Usually, it doesn’t matter if all the data across ranks is not 100% similar, as long as the amount of required ghost layers to process something are similar across ranks. So if someone worries about not having to recompute ghosts all the time, he needs to compute the required number of ghosts so at the end of the pipeline, all non ghost data has the correct value. If you have a vtkGradient in the pipeline, you should have one layer. If you cascade 2 vtkGradient, you need 2 layers.

In theory there is a key information to propagate the number of ghosts to compute from the source (UPDATE_NUMBER_OF_GHOST_LEVELS()) that should propagate upstream to tell the source how many layers of ghosts are needed downstream. I don’t believe this key is really used, and possibly it would be nice to be able from vtkStreamingDemandDrivenPipeline to invoke vtkGhostCellsGenerator when the source hasn’t generated the requested ghosts. It would let the user not have to worry about how many ghost each filter requires.

Nevertheless, I think that a new assigned array or vtkDataSetAttributes that stores process ids won’t hurt. I’m all for it.

Yohann_Bearzi · May 16, 2023, 5:27pm

@charly_bollinger I have another remark. Ghosts can be computed within one process if it has vtkPartitionedDataSet. Ghosts will be generated across partitions. Do you think it is not worth holding this kind of information because we are within the same rank and won’t need MPI to synchronize, or would knowing that partition id (which could be global) help speed up the kind of filters you had in mind?

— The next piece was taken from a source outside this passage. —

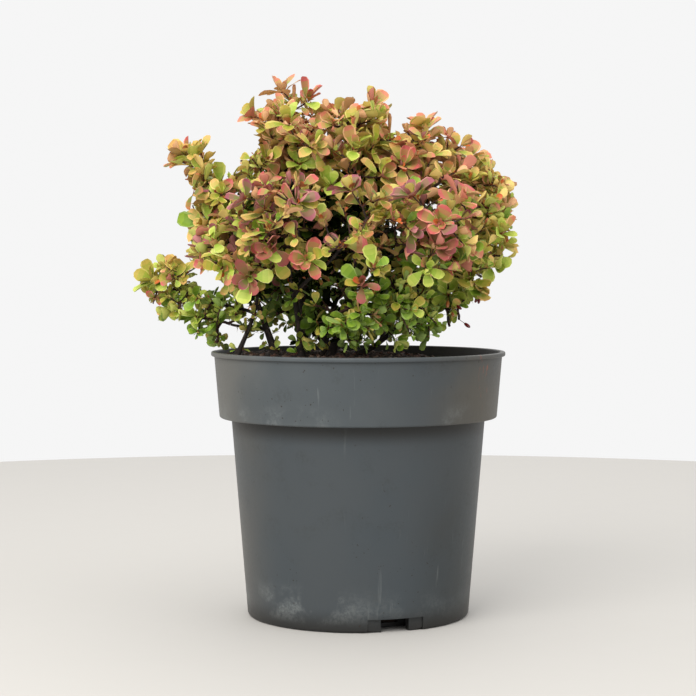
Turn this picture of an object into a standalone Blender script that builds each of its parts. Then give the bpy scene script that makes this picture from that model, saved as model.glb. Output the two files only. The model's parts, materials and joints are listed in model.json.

jfausty · May 17, 2023, 2:39pm

@Yohann_Bearzi

Do you intend to make vtkGhostCellsGenerator use this array if present to move around cell and point data? Or do you intend to use it within a few filters that might require synchronization, and just write a utility synchronizing ghosts? (It should possibly also update the point positions if a filter moves points upstream, assuming that the topology hasn’t changed).

The idea is definitely to have this array generated when generating ghosts so as to make data synchronization across processes more efficient when needed. So while perhaps not being a direct input to the vtkGhostCellGenerator (since if we don’t have ghosts, we don’t need this array and if we have ghosts, we don’t need to generate them) it will definitely be useful for filters in need of synchronization down the line. As for the exact software architecture to associate to the synchronization routine, we haven’t started designing it yet but any suggestions are welcome!

Ghosts can be computed within one process if it has vtkPartitionedDataSet. Ghosts will be generated across partitions. Do you think it is not worth holding this kind of information because we are within the same rank and won’t need MPI to synchronize, or would knowing that partition id (which could be global) help speed up the kind of filters you had in mind?

This is a great remark. I think that we should generally treat the partitions on-rank and the partitions off-rank the same way to avoid breaking the vtkPartionnedDataSet concept. To this end I would advocate for generating ghost information even between partitions on the same rank even if this might lead to worse performance. This should simplify the distributed algorithms at first. If we identify any bottlenecks, we should be able to take this information into account. The workaround of using an append filter on each rank (such as what is done in the vtkRedistributeDataSetFilter) is also a good practice for this problem as long as the on-rank partitioning doesn’t have any semantic meaning.

charly_bollinger · June 5, 2023, 7:58am

The new ProcessIds attribute for VtkDataSetAttributes has been merged into VTK master since this commit. A new filter has been added in order to fill in the array: vtkGenerateProcessIds.

Work on the vtkGhostCellsGenerator will follow. I will let you know.